You say you have time on Friday and Saturday: this might give you the opportunity to visit Andasibe National Park. This lies around 150 km east of Tana on the main road to Tamatave/Toamasina. You could get out there Friday afternoon after you finish work, visit the Andasibe section of the park in the morning and get back to Tana Saturday afternoon. If you’ve time to stay out there till Sunday, you could do a night walk in the rainforest of the Mitsinjo community reserve (the night walk of the National Park is at present not worthwhile).
A visit to Andasibe would be much more of a “real lemur experience” and you would see and hear the indri-indri, the largest lemur species, other lemur species in their natural habitats, chameleons and, on the night walk, possibly leaf-tail geckos.
Another half-day destination is the Croc Farm close to the airport at Ivato. I used to be very sceptical about this place, but it’s now won me over. They breed crocodiles in a reasonably natural environment, and of course use them as a source for crocodile-skin fashion goods and accessories. As this is an activity which reduces the poaching of crocodiles in the wild, it’s definitely to be encouraged, as the idea of persuading people to stop buying crocodile-skin products altogether is probably utopian. In addition to the crocs, there are a selection of other animals, including a fosa, in zoo-like enclosures which are generally much more pleasant than the enclosures in the main Tana zoo at Tsimbazaza, and there are also free-roaming sifakas. If you like the idea, you can eat crocodile in the restaurant. You can get there by bargaining with a city taxi driver. If the driver is unwilling to wait, it’s an interesting walk back down to Ivato, where there are plenty of taxis.

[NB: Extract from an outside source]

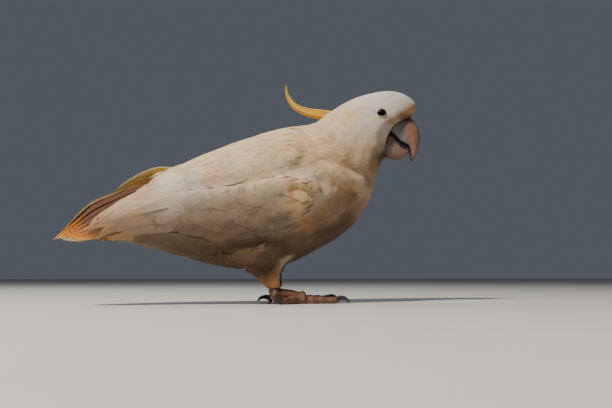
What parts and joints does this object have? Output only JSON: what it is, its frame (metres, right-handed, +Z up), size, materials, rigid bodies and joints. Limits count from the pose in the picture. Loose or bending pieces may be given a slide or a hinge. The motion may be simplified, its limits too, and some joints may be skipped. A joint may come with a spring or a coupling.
{
  "type": "life-size sulphur-crested cockatoo figure",
  "caption": "Still life-size cockatoo standing low with its head turned, folded wings and a folded crest that curls up at the back.",
  "frame": {"origin": "on the floor, under the middle of the bounding box", "axes": "+X from tail to bill along the body, +Y to the bird's left, +Z up"},
  "size_m": [0.3584, 0.114, 0.2261],
  "materials": {
    "plumage": "soft white body feathers with cream and tan stains",
    "flight": "smooth white flight feathers, washed yellow beneath",
    "tail": "white tail feathers stained orange",
    "crest": "sulphur yellow crest feathers",
    "bill": "worn grey-brown horn",
    "tongue": "dark grey, moist",
    "eye": "wet, near black",
    "thigh": "short cream and orange-brown feathers",
    "foot": "granular scaly skin, rusty brown",
    "claw": "dark horn"
  },
  "bodies": {
    "root": {"trunk": "plumage", "neck": "plumage", "head": "plumage", "bill_upper": "bill", "bill_lower": "bill", "tongue": "tongue", "crest": "crest", "eye_right": "eye", "wing_right_scapulars": "plumage", "wing_right_coverts": "plumage", "wing_right_secondaries": "flight", "wing_right_primaries": "flight", "leg_right_thigh": "thigh", "leg_right_shank": "foot", "leg_right_toe_1": "foot", "leg_right_claw_1": "claw", "leg_right_toe_2": "foot", "leg_right_claw_2": "claw", "leg_right_toe_3": "foot", "leg_right_claw_3": "claw", "leg_right_toe_4": "foot", "leg_right_claw_4": "claw", "eye_left": "eye", "wing_left_scapulars": "plumage", "wing_left_coverts": "plumage", "wing_left_secondaries": "flight", "wing_left_primaries": "flight", "leg_left_thigh": "thigh", "leg_left_shank": "foot", "leg_left_toe_1": "foot", "leg_left_claw_1": "claw", "leg_left_toe_2": "foot", "leg_left_claw_2": "claw", "leg_left_toe_3": "foot", "leg_left_claw_3": "claw", "leg_left_toe_4": "foot", "leg_left_claw_4": "claw", "tail": "tail"}
  },
  "joints": []
}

As you can see, there is plenty for you both to do.
Very little to add to advice above but one suggestion is to take a taxi up to the Rova and walk down. You can see the place where christians were thrown off the cliff and and an old stone gateway as well as some magnificent views.
Croc farm is fine while I was there October before last. There was a lemur with her young, just beautiful.
Also no problems with safety if you use common sense.